Pour conclure sur une note plus musicale, j’aimerais que vous nous disiez en quoi le fait de vivre avec un musicien, qui plus est, un spécialiste de la musique contemporaine, vous a aidée dans votre démarche. Il vous fait côtoyer pas mal d’artistes qui, on le sait, ressentent souvent un grand attrait pour les musiques du monde ou, du moins, pour certaines d’entre elles. Qu’avez-vous retiré de leur manière d’entendre et de commenter les musiques qui vous intéressaient ?

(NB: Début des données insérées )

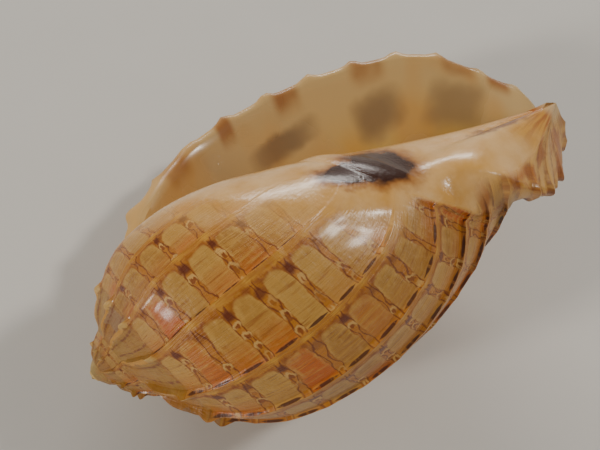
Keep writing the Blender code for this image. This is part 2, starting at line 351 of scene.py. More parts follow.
def outside(t, v):
    """The outside: the bare surface pushed out by the ribs, the spines at the shoulder and the callus.

    Ribs stand off along the normal, or along a forward slant on the front ridge, where
    two thin lamellae, saw teeth in the rib count, lie between two ribs. They fade under the callus.
    """
    t, v = np.broadcast_arrays(np.asarray(t, float), np.asarray(v, float))
    count = rib_count(t)
    covered_rows = v - row_at(CALLUS_EDGE, t)
    cover = smooth(covered_rows / CALLUS_RISE)
    # The spire's ribs come out slowly, once it has grown for more than half a turn.
    grown = smooth((t - SPIRE_START) / TURN - 0.6)
    stand = rib(count) * grown * (1.0 - COVERED_RIB_LOSS * cover) * (1.0 - smooth(covered_rows / RIB_SINK))
    ridge = smooth((v - RIDGE_START) / RIDGE_RISE)
    height = (RIB_HEIGHT + ridge * (RIDGE_RIB_HEIGHT - RIB_HEIGHT)) * smooth((v - SUTURE) / 0.8)
    height = height * (1.0 - INNER_RIB_LOSS * smooth(v - 12.0)) * (1.0 + RAMP_RIBS * smooth(-v))
    saw = LAMELLA * ridge * smooth((v - LAMELLA_START) / LAMELLA_RISE) * (1.0 - past_rib(LAMELLAE * count))
    height = (height + beads(t, v)) * stand + saw * (1.0 - cover) + CALLUS * cover
    spike = spines(t, v, count) * grown * (1.0 - cover)
    pad_turn, pad_row, turn_spread, row_spread, thick = PAD
    pad = thick * bell((t - pad_turn) / turn_spread) * bell((v - pad_row) / row_spread) * cover
    # A spine points outwards and to the spire, and a rib of the ridge outwards and to the front.
    pointing = np.stack([np.cos(t), -np.sin(t), np.full(t.shape, 1.0)], axis=-1) / math.sqrt(2.0)
    from_axis = away_from_axis(t, v)
    front = (from_axis - np.array((0.0, 0.0, 1.0))) / math.sqrt(2.0)
    normal = outward(t, v) * (1.0 - ridge)[..., None] + front * ridge[..., None]
    relief = normal * height[..., None] + pointing * spike[..., None] + from_axis * pad[..., None]
    return bare(t, v) + relief * size(t)[..., None]


def columella(t, w):
    """From the ridge's inner edge (w = 0) to the tip or the canal floor (w = 1), slightly hollow."""
    top = outside(t, END)
    tip = outside(np.full(t.shape, LIP), END)
    foot = np.where((t > MOUTH + NEAR)[..., None], tip, canal_floor(t + TURN))
    across = foot - top
    length = np.linalg.norm(across, axis=-1)
    inward = -away_from_axis(t, np.full(t.shape, END))
    sag = COLUMELLA_SAG * length * 4.0 * w * (1.0 - w)
    return top + across * w[..., None] + inward * sag[..., None]


def inside(t, v):
    """The inner side of the outer wall: the bare surface moved in by the wall's thickness."""
    wall = WALL + (LIP_WALL - WALL) * smooth((t - LIP + LIP_WALL_RUN) / LIP_WALL_RUN)
    thick = wall * size(t - LIP) * smooth((v - SUTURE + 0.2) / 1.0)
    points = bare(t, v) - outward(t, v) * thick[..., None]
    turned_in = np.full(v.shape, CANAL_START)
    start = bare(t, turned_in) - outward(t, turned_in) * (wall * size(t - LIP))[..., None]
    part = np.clip((v - CANAL_START) / (END - CANAL_START), 0.0, 1.0)[..., None]
    straight = (smooth((LIP - CANAL_OPEN - t) / CANAL_OPEN) * (v > CANAL_START))[..., None]
    points = points + straight * (start + (canal_floor(t) - start) * part - points)
    points = np.where((v < SUTURE + NEAR)[..., None], outside(t - TURN, JOIN + CORNER), points)
    return np.where((v > END - NEAR)[..., None], canal_floor(t), points)


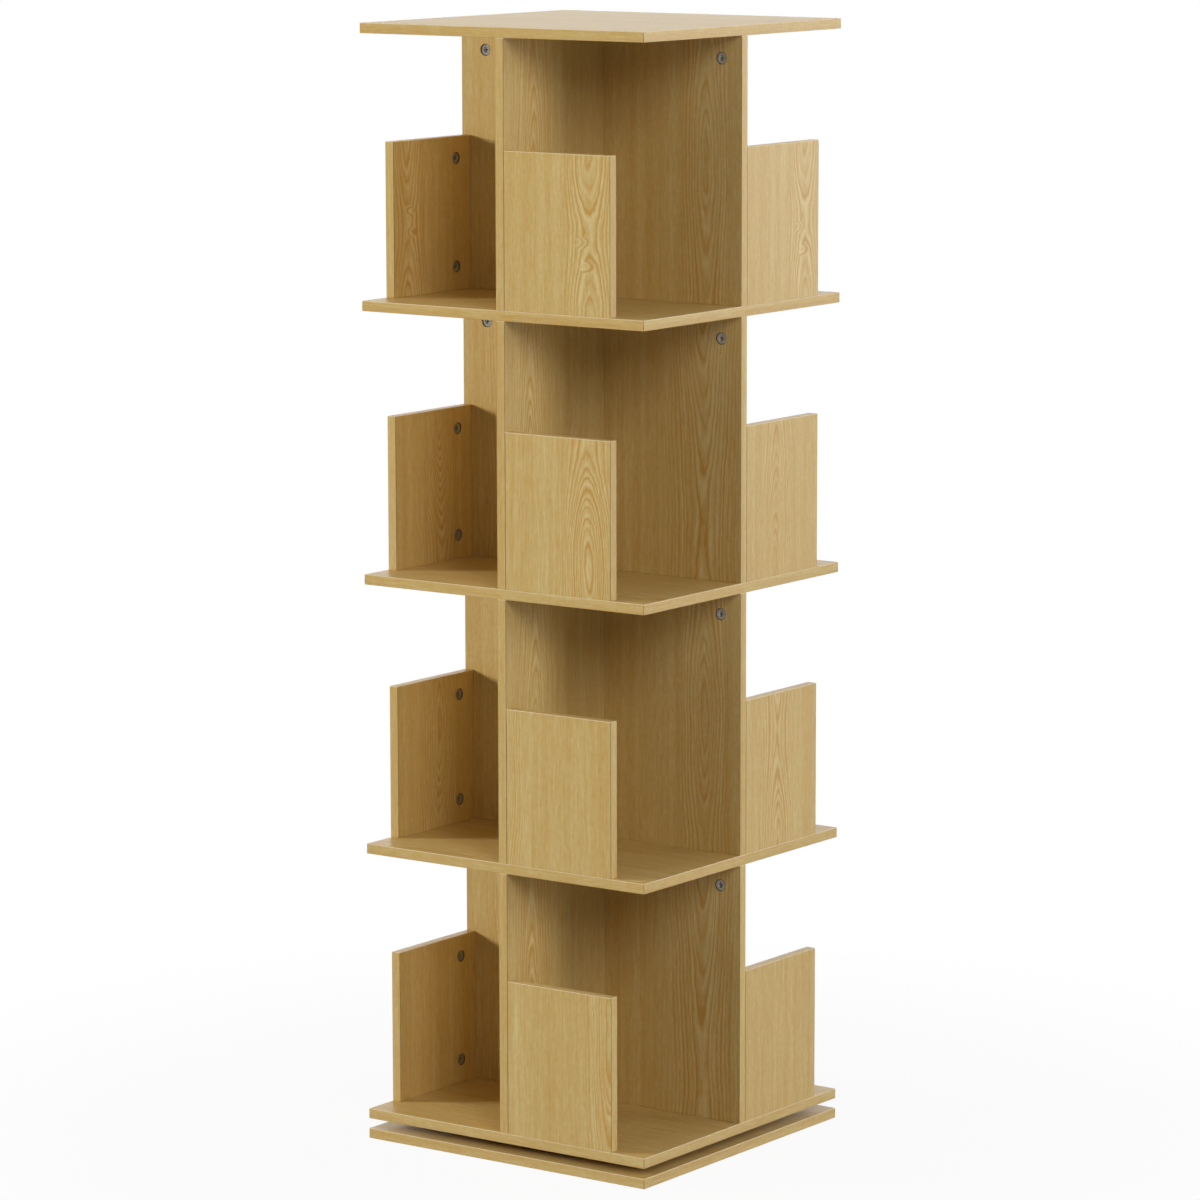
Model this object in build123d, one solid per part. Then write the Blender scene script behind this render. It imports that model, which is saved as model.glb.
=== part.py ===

Mon mari a écouté – pas toujours apprécié, mais écouté – toutes les musiques sur lesquelles j’ai travaillé. Je lui demande souvent son avis, et ce qui l’intéresse, ce sont surtout les questions de structure, de composition, de forme. Lorsque nous recevons des musiciens ou des compositeurs à la maison, il dit souvent en riant qu’il n’y en a que pour moi et pour les musiques de l’Inde ou du Tibet. Je me rappelle que Luciano Berio a été fasciné par certains enregistrements que j’avais sélectionnés pour lui. Une autre fois, Pierre Boulez est venu au Musée Guimet avec Jean-Louis Barrault pour écouter des enregistrements de nô japonais, en vue des musiques de scènes pour L’Orestie. J’ai vraiment eu l’impression que, tout d’un coup, cette découverte les avait aidés à progresser. Dans l’ensemble, leur écoute était focalisée sur le travail du timbre dans ces musiques, ce qui m’a aussi certainement aidée à affiner mon oreille. Je n’y aurais peut-être pas été aussi sensible, notamment quand je travaillais à mon livre sur les instruments du Tibet, si je n’avais pas eu, parallèlement à mes recherches personnelles, ce contact quotidien avec la musique contemporaine.